Still, the progress has encouraged Tovar, who said that the city has undergone significant change in its selection over the past five years. He’s also encouraged by the growing cultural base off the Strip, with more pubs and restaurants thriving in a city that hasn’t always been known for raising and keeping families in town.

“Traditionally, Vegas is known as kind of a transient city,” Tovar said.

Despite the continuing growth of breweries such as Tenaya Creek, Big Dog Brewing Company and Joseph James, which just completed its second expansion by adding 180 barrels of new fermentation tanks — with the ability to add another 120 — Gatza said that Las Vegas’s beer scene has also been hampered by Nevada’s restrictive beer laws. In Nevada, breweries are forbidden from self-distributing and, according to Gatza, can’t produce more than 15,000 barrels per year. Gatza said that the Brewers Association would support the Nevada Brewers Guild if it opposed the barrel limit.

However, he said that this has prevented Las Vegas from turning one of its breweries into a regional, big-time distributor that could spread not just the wares of homegrown breweries, but also its ability to serve as a hub for the craft beer explorer.

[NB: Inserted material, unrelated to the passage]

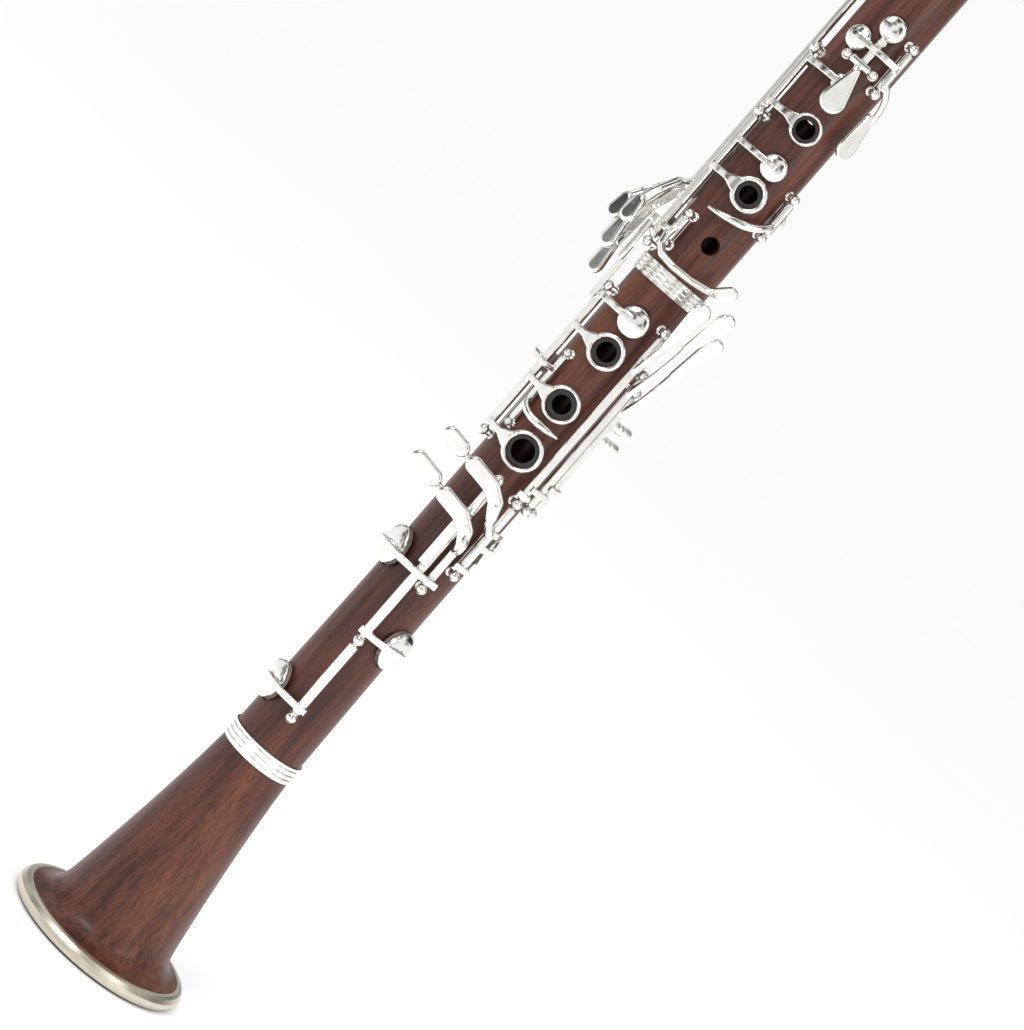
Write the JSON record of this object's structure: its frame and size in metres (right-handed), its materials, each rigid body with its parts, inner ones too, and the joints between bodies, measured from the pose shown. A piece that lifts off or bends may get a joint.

“When people travel nowadays, they’re looking for local beers. Even people who are living in the area, they’re looking for locals beers too. Local is a major mainstream buying value now,” Gatza said. “By there not being [a large-scale brewery], I think that has been a drag on the development of craft beer in Las Vegas. But fortunately, they’re starting to pick it up in other ways.”